◆ Job ◆
Quote, with no changes, the lines that run from the top of the material to the line with "return Value(self, node.outputs[output])", both included.

◆ Data block ◆
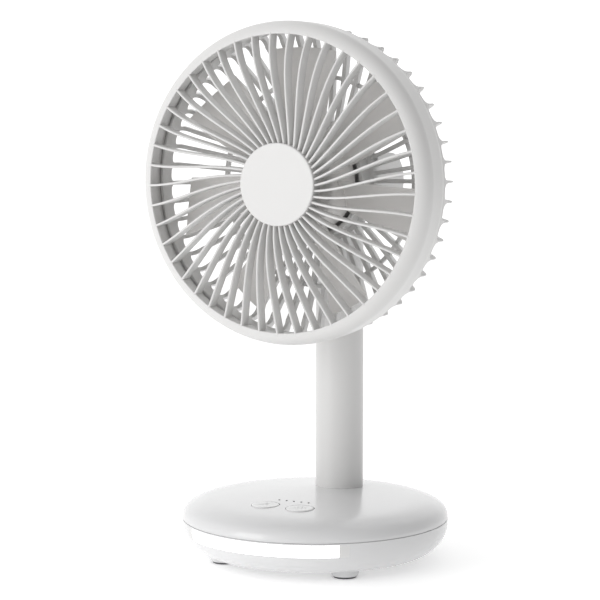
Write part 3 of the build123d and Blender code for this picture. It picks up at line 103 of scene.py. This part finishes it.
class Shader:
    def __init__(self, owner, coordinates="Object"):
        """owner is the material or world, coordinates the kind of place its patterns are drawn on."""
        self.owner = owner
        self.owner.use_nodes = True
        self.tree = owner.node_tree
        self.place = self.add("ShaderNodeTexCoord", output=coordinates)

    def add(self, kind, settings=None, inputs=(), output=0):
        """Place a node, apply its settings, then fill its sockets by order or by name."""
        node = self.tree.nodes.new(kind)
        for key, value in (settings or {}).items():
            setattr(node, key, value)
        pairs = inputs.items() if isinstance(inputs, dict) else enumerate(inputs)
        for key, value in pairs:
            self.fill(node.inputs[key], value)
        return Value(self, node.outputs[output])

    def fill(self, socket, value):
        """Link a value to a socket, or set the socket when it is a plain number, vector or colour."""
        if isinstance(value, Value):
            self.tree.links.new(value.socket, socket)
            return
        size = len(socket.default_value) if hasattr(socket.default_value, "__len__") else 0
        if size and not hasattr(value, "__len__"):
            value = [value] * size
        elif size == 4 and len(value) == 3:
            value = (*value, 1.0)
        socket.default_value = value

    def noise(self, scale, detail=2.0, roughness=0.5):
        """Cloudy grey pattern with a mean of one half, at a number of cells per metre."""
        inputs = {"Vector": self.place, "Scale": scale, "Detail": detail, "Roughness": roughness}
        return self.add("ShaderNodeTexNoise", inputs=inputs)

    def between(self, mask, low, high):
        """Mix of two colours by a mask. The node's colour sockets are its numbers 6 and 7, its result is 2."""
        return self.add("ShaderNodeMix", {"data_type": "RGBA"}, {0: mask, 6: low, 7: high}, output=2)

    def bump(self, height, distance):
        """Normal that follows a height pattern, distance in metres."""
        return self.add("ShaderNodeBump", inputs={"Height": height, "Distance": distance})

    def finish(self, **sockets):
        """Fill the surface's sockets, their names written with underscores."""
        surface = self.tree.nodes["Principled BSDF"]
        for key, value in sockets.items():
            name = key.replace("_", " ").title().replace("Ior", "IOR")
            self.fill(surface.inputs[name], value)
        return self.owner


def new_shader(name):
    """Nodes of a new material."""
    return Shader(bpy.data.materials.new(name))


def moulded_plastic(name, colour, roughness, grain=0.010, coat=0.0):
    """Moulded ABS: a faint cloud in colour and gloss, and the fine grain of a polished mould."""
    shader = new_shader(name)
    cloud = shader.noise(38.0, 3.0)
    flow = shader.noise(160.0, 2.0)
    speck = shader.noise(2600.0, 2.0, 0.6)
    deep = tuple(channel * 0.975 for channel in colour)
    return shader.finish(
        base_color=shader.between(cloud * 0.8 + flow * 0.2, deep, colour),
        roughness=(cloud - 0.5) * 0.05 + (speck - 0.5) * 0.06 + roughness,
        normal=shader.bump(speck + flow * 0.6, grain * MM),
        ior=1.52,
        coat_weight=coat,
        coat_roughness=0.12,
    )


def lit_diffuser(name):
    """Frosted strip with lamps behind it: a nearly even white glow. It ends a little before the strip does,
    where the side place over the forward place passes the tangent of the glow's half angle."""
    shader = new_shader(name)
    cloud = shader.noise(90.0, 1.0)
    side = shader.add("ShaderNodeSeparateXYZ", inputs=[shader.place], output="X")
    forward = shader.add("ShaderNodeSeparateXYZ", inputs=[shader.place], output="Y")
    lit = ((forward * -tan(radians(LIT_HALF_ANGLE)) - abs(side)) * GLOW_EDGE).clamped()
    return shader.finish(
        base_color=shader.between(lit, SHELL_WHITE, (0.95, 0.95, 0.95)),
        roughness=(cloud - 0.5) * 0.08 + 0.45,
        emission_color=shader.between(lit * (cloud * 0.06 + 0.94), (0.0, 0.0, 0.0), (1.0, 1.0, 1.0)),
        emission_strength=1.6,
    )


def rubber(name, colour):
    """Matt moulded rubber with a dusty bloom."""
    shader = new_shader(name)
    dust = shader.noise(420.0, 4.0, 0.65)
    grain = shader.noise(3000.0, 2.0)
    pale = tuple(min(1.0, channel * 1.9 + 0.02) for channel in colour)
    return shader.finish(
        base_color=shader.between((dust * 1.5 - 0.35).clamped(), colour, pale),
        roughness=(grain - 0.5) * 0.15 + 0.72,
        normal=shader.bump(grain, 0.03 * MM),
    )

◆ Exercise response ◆
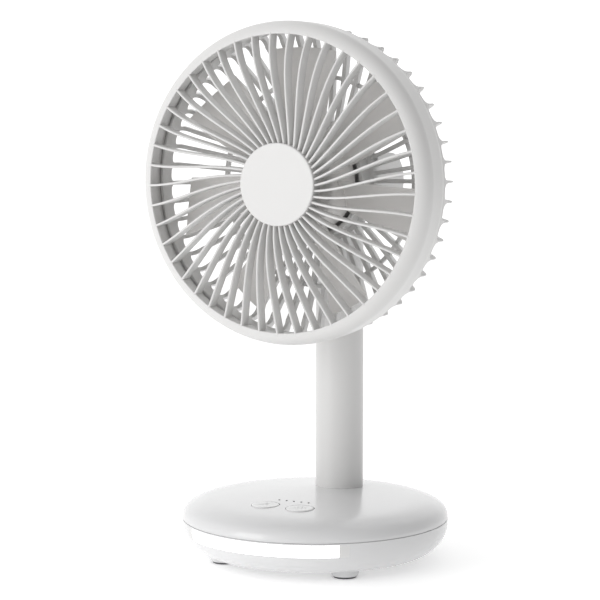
Write part 3 of the build123d and Blender code for this picture. It picks up at line 103 of scene.py. This part finishes it.
class Shader:
    def __init__(self, owner, coordinates="Object"):
        """owner is the material or world, coordinates the kind of place its patterns are drawn on."""
        self.owner = owner
        self.owner.use_nodes = True
        self.tree = owner.node_tree
        self.place = self.add("ShaderNodeTexCoord", output=coordinates)

    def add(self, kind, settings=None, inputs=(), output=0):
        """Place a node, apply its settings, then fill its sockets by order or by name."""
        node = self.tree.nodes.new(kind)
        for key, value in (settings or {}).items():
            setattr(node, key, value)
        pairs = inputs.items() if isinstance(inputs, dict) else enumerate(inputs)
        for key, value in pairs:
            self.fill(node.inputs[key], value)
        return Value(self, node.outputs[output])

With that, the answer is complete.